By the way, at tip Gonzaga was ranked 25th in the NCAA’s NET rankings and 22nd by Ken Pomeroy’s respected computer rating system. Those numbers are consistent with usual at-large candidates. The Zags’ biggest resume hole is they were 0-5 in Quad 1 games, the key NCAA metric which takes into account game site and opponent’s NET ranking. This win made the record 1-5.

• It is 2024, right? Which makes it hard to image an intersectional showdown on CBS would feature an announcing team including Raftery, who will turn 81 in April but sounds as good as he did 30 years ago, and the always-well-dressed Wright, who struggled from the beginning pronouncing Gonzaga, using the almost-eradicated Eastern-tinged Gon-zaw-ga often before halftime.

Maybe that last one is to be expected, as Wright, 62, built his reputation in Philadelphia. What was unexpected, however, was the second-year analyst used the right pronunciation right after halftime. He paused before he said it, sure, but got it right. Once.

• No one believes in an announcer jinx, right?

I have to admit, though, when Nessler mentioned just before the halftime break Gonzaga had won 159 consecutive games when leading by 10 at the half, I immediately thought about it. And when Nessler, at 67 well aware of such things, did it again coming out of the break, I thought it sort of had a twist-the-knife-in feel.

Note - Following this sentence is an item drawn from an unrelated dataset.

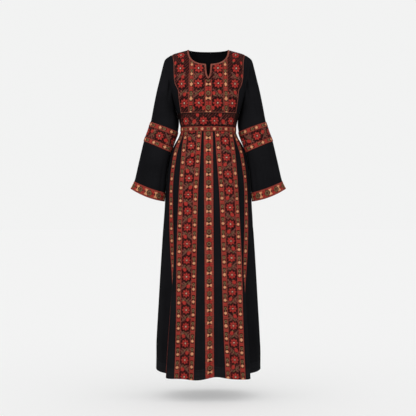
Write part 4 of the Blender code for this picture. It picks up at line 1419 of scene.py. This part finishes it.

After all, Kentucky in the Bulldogs’ first visit to Rupp isn’t a home game against, no offense, Pacific.

And when the Wildcats went on their big second-half run, no one would have mixed up the two.

But thanks to GU’s late-game heroics, the streak is at 160.

What we saw …

• After Kentucky’s game-altering run, the Zags (18-6) began to run their offense almost exclusively through their bigs – something Wright noticed, and praised, any time they did it during the game – and a middle ball screen.

The Wildcats had trouble with it all of it – especially late, with Braden Huff on the floor.

The redshirt freshman followed up his 25-point performance against Pepperdine with an even-more-impressive 12-point showing against Kentucky and its group of NBA-bound inside players. He collected all by two of his points in the second half, when Ike was sitting with foul trouble and Kentucky’s crowd was engaged.

“Braden Huff is giving them incredible minutes,” Wright said after a Huff offensive rebound and two free throws gave Gonzaga a 73-70 lead.

“They don’t go away, this team,” Raftery said.

And that probably will be true come Selection Sunday as well.